Goal: Below are the records; locate each line with the word "names" and copy it.

*** Dataset entries

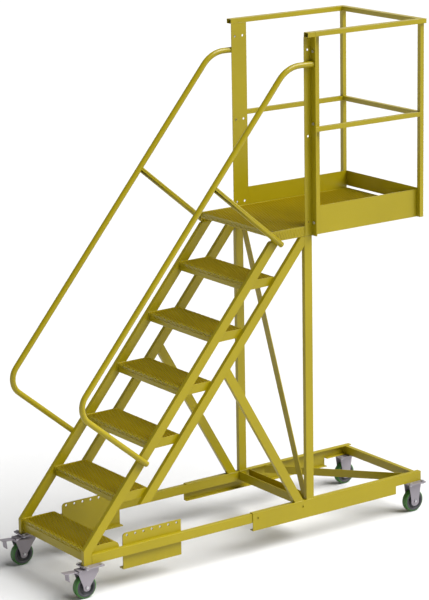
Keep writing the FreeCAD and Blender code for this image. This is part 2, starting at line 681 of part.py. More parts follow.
def make_base():
    wall = S.channel_wall
    low = BASE_TOP - S.channel_high
    fore = UPRIGHT - S.channel_fore
    step = BASE_END - S.channel_step
    for sign in (1, -1):
        end = tag(sign)
        full = side(sign, INSIDE, OUTSIDE + wall)
        web = side(sign, OUTSIDE, OUTSIDE + wall)
        lengths = []
        for part, ys, foot in (("deep", (fore, step), low), ("tail", (step, BASE_END), PAD_TOP)):
            lengths.append(fuse("channel_%s%s" % (part, end), [
                box("%s_web%s" % (part, end), web, ys, (foot, BASE_TOP)),
                box("%s_top%s" % (part, end), full, ys, (BASE_TOP - wall, BASE_TOP)),
                box("%s_low%s" % (part, end), full, ys, (foot, foot + wall))]))
        drills = [rod("channel_drill_%d%s" % (number, end), "x",
                      (fore + S.hole_fore + number * S.hole_pitch, BASE_TOP - S.hole_drop),
                      S.channel_hole, side(sign, OUTSIDE - 1, OUTSIDE + wall + 1))
                  for number in (0, 1)]
        node(group("base_channel" + end, [cut("channel_drilled" + end, lengths[0], drills),
                                          lengths[1]]), "base_channel" + end)
    wide = (-INSIDE, INSIDE)
    cross = (UPRIGHT - S.cross_fore, UPRIGHT - S.cross_fore + S.cross_wide)
    floor = PAD_TOP + wall
    trough = box("cross_blank", wide, cross, (floor, BASE_TOP))
    hollow = box("cross_hollow", (-INSIDE - 1, INSIDE + 1), (cross[0] + wall, cross[1] - wall),
                 (floor + wall, BASE_TOP + 1))
    node(cut("cross_channel", trough, [hollow]), "cross_channel")
    beam = BASE_END - S.beam_fore
    node(tube("rear_beam", (-OUTSIDE, OUTSIDE), (beam, beam + S.beam_wide),
              (floor, BASE_TOP - wall), "x"), "rear_beam")
    left = UPRIGHT + S.diagonal_fore
    right = BASE_END - S.diagonal_aft
    reach = right - left
    steep = root(reach * reach + S.tread_width * S.tread_width) / S.tread_width
    legs = []
    for name, thick, zs in (
            ("diagonal_leg", wall * steep, (BASE_TOP - S.diagonal_tall, BASE_TOP)),
            ("diagonal_foot", S.diagonal_wide * steep,
             (BASE_TOP - S.diagonal_tall, BASE_TOP - S.diagonal_tall + wall))):
        legs.append(prism(name, "XY", [(-INSIDE, left), (INSIDE, right), (INSIDE, right + thick),
                                       (-INSIDE, left + thick)], zs))
    node(fuse("base_diagonal", legs), "base_diagonal")
    front = S.tread_front + S.weight_fore
    back = front + S.weight_long
    low = PAD_TOP - S.weight_drop
    top = low + S.weight_tall
    holes = [((front + S.weight_hole_in + number * S.weight_pitch, top - S.weight_hole_down),
              S.weight_hole) for number in range(7)]
    for sign in (1, -1):
        name = "counterweight_plate" + tag(sign)
        outline = [(front, low), (front, top, S.weight_round), (back, top), (back, low)]
        plate = prism(name + "_web", "YZ", outline, side(sign, INSIDE - S.weight_thick, INSIDE),
                      holes)
        foot = box(name + "_foot", side(sign, INSIDE - S.weight_foot, INSIDE), (front, back),
                   (low, low + S.weight_thick))
        node(fuse(name, [plate, foot]), name)


def plate_holes(name, sign, y, zs):
    """Four bolt holes of a caster plate, as drills or as places for bolts."""
    places = []
    for number, (dx, dy) in enumerate(((-1, -1), (1, -1), (1, 1), (-1, 1))):
        centre = (sign * CASTER_X + dx * (S.plate_across / 2 - S.bolt_in),
                  y + dy * (S.plate_along / 2 - S.bolt_in))
        places.append(("%s_%d" % (name, number), centre))
    return [(label, centre, zs) for label, centre in places]


def make_wheel(name, sign, y):
    centre = (sign * CASTER_X, y, S.wheel_radius)
    bore = S.axle_radius + S.running_fit
    rim = S.wheel_radius - S.tyre_thick
    hub = S.hub_wide / 2
    half = S.wheel_wide / 2
    profile = [(hub, bore), (hub, bore + 10), (half - 11, bore + 16), (half - 11, rim - 9),
               (half - 3, rim - 5), (half - 2, rim)]
    mirror = [(-x, r) for x, r in reversed(profile)]
    node(turned("wheel_core_" + name, profile + mirror, centre), "wheel_core_" + name)
    profile = [(half - 2, rim), (half, rim + 3), (half, S.wheel_radius - 6),
               (half - 4, S.wheel_radius)]
    mirror = [(-x, r) for x, r in reversed(profile)]
    node(turned("tyre_" + name, profile + mirror, centre), "tyre_" + name)
    axle = [rod("axle_pin_" + name, "x", (y, S.wheel_radius), S.axle_radius,
                (sign * CASTER_X - FORK_OUT, sign * CASTER_X + FORK_OUT))]
    for part, way in (("head", 1), ("nut", -1)):
        axle.append(rod("axle_%s_%s" % (part, name), "x", (y, S.wheel_radius), S.bolt_head / math.sqrt(3),
                        (sign * CASTER_X + (FORK_OUT if way > 0 else -FORK_OUT - S.bolt_tall),
                         sign * CASTER_X + (FORK_OUT + S.bolt_tall if way > 0 else -FORK_OUT)),
                        hexagon=True))
    node(fuse("axle_" + name, axle), "axle_" + name)


def make_front_casters():
    half_x = S.plate_across / 2
    half_y = S.plate_along / 2
    for sign in (1, -1):
        end = tag(sign)
        x = sign * CASTER_X
        zs = (PLATE_LOW, PLATE_LOW + S.plate_thick)
        plate = box("front_plate_blank" + end, (x - half_x, x + half_x),
                    (SWIVEL_Y - half_y, SWIVEL_Y + half_y), zs)
        race = rod("front_race" + end, "z", (x, SWIVEL_Y), S.race_radius, (RACE_LOW, PLATE_LOW))
        drills = [rod(label, "z", centre, S.bolt_radius, (zs[0] - 1, zs[1] + 1))
                  for label, centre, zs in plate_holes("front_drill" + end, sign, SWIVEL_Y, zs)]
        drills.append(rod("king_bore" + end, "z", (x, SWIVEL_Y), S.king_radius + S.running_fit,
                          (RACE_LOW - 1, PLATE_LOW + S.plate_thick + 1)))
        name = "front_caster_plate" + end
        node(cut(name, fuse(name + "_blank", [plate, race]), drills), name)
        make_front_fork(sign)
        make_wheel("front" + end, sign, FRONT_AXLE_Y)


def make_front_fork(sign):
    end = tag(sign)
    x = sign * CASTER_X
    y = FRONT_AXLE_Y
    z = S.wheel_radius
    pin = (y - S.pin_fore, FORK_TOP - S.pin_down)
    wing = S.race_radius
    lobe = S.fork_round
    under = FORK_TOP - S.fork_thick
    leg = [(pin[0] - 14, under), (pin[0] - 14, pin[1] - 8), (y - lobe, z + 4),
           (y - lobe, z - lobe, lobe * 0.9), (y + lobe, z - lobe, lobe * 0.9), (y + lobe, z + 4),
           (SWIVEL_Y + wing, FORK_TOP - 24), (SWIVEL_Y + wing, under)]
    pin_hole = S.pedal_pin + S.running_fit
    pieces = []
    for label, span in (("in", (x - FORK_OUT, x - FORK_IN)), ("out", (x + FORK_IN, x + FORK_OUT))):
        pieces.append(prism("front_leg_%s%s" % (label, end), "YZ", leg, span,
                            [((y, z), S.axle_radius), (pin, pin_hole)]))
    crown = fuse("front_crown" + end, [
        box("front_bridge" + end, (x - FORK_OUT, x + FORK_OUT), (pin[0] - 14, SWIVEL_Y + wing),
            (under, FORK_TOP)),
        rod("front_disc" + end, "z", (x, SWIVEL_Y), wing, (under, FORK_TOP)),
        rod("king_pin" + end, "z", (x, SWIVEL_Y), S.king_radius,
            (under, PLATE_LOW + S.plate_thick - 1))])
    node(group("front_fork" + end, pieces + [crown]), "front_fork" + end)
    thick = S.pedal_thick
    tip = y - S.pedal_reach
    high = FORK_TOP + 2
    lever = [(pin[0] + 9, pin[1] - 9), (pin[0] + 9, pin[1] + 8), (pin[0] - 9, FORK_TOP - 6),
             (tip, high), (tip, high - thick), (tip + 20, high - thick - 2),
             (tip + 26, high - 50), (tip + 30, high - 50), (tip + 20 + thick, high - thick - 2.5),
             (pin[0] - 9, FORK_TOP - 6 - thick), (pin[0] - 9, pin[1] - 9)]
    wide = S.pedal_wide / 2
    blade = prism("pedal_blade" + end, "YZ", lever, (x - wide, x + wide))
    bar = rod("pedal_bar" + end, "x", pin, S.pedal_pin, (x - FORK_OUT - 1, x + FORK_OUT + 1))
    node(fuse("brake_pedal" + end, [blade, bar]), "brake_pedal" + end)


def make_rear_casters():
    half_x = S.plate_across / 2
    half_y = S.plate_along / 2
    for sign in (1, -1):
        end = tag(sign)
        x = sign * CASTER_X
        y = REAR_AXLE_Y
        z = S.wheel_radius
        lobe = S.rear_leg
        zs = (PLATE_LOW, PLATE_LOW + S.plate_thick)
        leg = [(y - half_y + 14, zs[0]), (y - lobe, z + 8), (y - lobe, z - lobe, lobe * 0.9),
               (y + lobe, z - lobe, lobe * 0.9), (y + lobe, z + 8), (y + half_y - 14, zs[0])]
        plate = box("rear_plate_blank" + end, (x - half_x, x + half_x),
                    (y - half_y, y + half_y), zs)
        drills = [rod(label, "z", centre, S.bolt_radius, (zs[0] - 1, zs[1] + 1))
                  for label, centre, zs in plate_holes("rear_drill" + end, sign, y, zs)]
        pieces = [cut("rear_plate" + end, plate, drills)]
        for label, span in (("in", (x - FORK_OUT, x - FORK_IN)),
                            ("out", (x + FORK_IN, x + FORK_OUT))):
            pieces.append(prism("rear_leg_%s%s" % (label, end), "YZ", leg, span,
                                [((y, z), S.axle_radius)]))
        node(group("rear_fork" + end, pieces), "rear_fork" + end)
        make_wheel("rear" + end, sign, y)


def make_pads_and_bolts():
    half_x = S.plate_across / 2
    half_y = S.plate_along / 2
    pads = []
    bolts = []
    shank = S.bolt_radius - S.running_fit
    head = S.bolt_head / math.sqrt(3)
    for sign in (1, -1):
        x = sign * CASTER_X
        for where, y in (("front", SWIVEL_Y), ("rear", REAR_AXLE_Y)):
            end = "_" + where + tag(sign)
            zs = (PAD_TOP - S.plate_thick, PAD_TOP)
            holes = plate_holes("pad_drill" + end, sign, y, zs)
            drills = [rod(label, "z", centre, S.bolt_radius, (zs[0] - 1, zs[1] + 1))
                      for label, centre, zs in holes]
            pads.append(cut("pad" + end, box("pad_blank" + end, (x - half_x, x + half_x),
                                             (y - half_y, y + half_y), zs), drills))
            for label, centre, zs in holes:
                bolts.append(fuse("bolt" + label, [
                    rod("head" + label, "z", centre, head, (PAD_TOP, PAD_TOP + S.bolt_tall), True),
                    rod("shank" + label, "z", centre, shank, (PLATE_LOW - 1, PAD_TOP + 1)),
                    rod("nut" + label, "z", centre, head, (PLATE_LOW - S.bolt_tall, PLATE_LOW),
                        True)]))
        for number, up in enumerate(FLANGE_BOLTS):
            label = "_flange_%d%s" % (number, tag(sign))
            centre = (sign * (OUTSIDE + S.top_wide / 2), DECK + up)
            ys = (JOINT - S.sheet, JOINT + S.sheet)
            bolts.append(fuse("bolt" + label, [
                rod("head" + label, "y", centre, head, (ys[0] - S.bolt_tall, ys[0]), True),
                rod("shank" + label, "y", centre, shank, (ys[0] - 1, ys[1] + 1)),
                rod("nut" + label, "y", centre, head, (ys[1], ys[1] + S.bolt_tall), True)]))
    node(group("caster_pads", pads), "caster_pads")
    node(group("frame_bolts", bolts), "frame_bolts")


make_stringers()
make_treads()
make_platform()
make_posts()
make_guard()
make_handrails()
make_under_frame()
make_base()
make_front_casters()
make_rear_casters()
make_pads_and_bolts()

DOC.recompute()

for item in DOC.Objects:
    if "Invalid" in item.State or "Error" in item.State:
        raise RuntimeError("%s does not build: %s" % (item.Name, item.State))

os.makedirs("parts", exist_ok=True)
for item in NODES:
    if item.Shape.isNull() or not item.Shape.isValid() or not item.Shape.Solids:
        raise RuntimeError("%s has no valid solid" % item.Label)
    item.Shape.exportStep("parts/%s.step" % item.Label)
print("%d nodes written" % len(NODES))
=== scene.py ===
import bpy
import bmesh
import math
from mathutils import Matrix, Vector


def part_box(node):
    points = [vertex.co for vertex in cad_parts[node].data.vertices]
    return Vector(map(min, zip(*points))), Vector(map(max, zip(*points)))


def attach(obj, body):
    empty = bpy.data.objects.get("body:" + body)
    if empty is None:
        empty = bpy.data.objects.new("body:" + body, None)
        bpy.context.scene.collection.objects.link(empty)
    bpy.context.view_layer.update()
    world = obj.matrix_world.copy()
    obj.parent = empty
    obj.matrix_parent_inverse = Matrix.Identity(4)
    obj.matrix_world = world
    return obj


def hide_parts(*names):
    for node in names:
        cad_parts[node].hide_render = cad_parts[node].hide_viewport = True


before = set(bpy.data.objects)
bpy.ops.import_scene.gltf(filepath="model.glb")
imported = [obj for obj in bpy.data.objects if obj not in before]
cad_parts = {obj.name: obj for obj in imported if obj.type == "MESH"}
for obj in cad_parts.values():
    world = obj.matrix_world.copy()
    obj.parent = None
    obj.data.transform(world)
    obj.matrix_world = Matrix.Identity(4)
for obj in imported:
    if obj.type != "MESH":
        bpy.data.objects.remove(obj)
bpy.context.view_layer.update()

# ---- Welded side frames -------------------------------------------------------------------------
# Stringers, uprights, braces and rails: steel tube, cut and welded into two side frames that the
# cross members join. All of it is powder coated in one colour after welding, so the coat is the
# same everywhere: a thick gloss film with a faint orange peel.


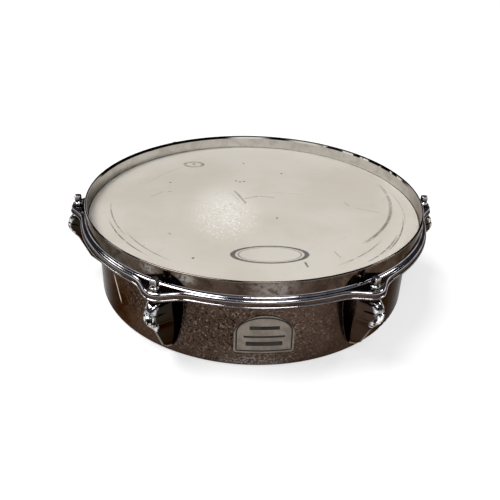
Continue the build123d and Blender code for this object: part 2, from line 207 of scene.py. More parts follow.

******

Correct result:
def hide_parts(*names):
    for node in names:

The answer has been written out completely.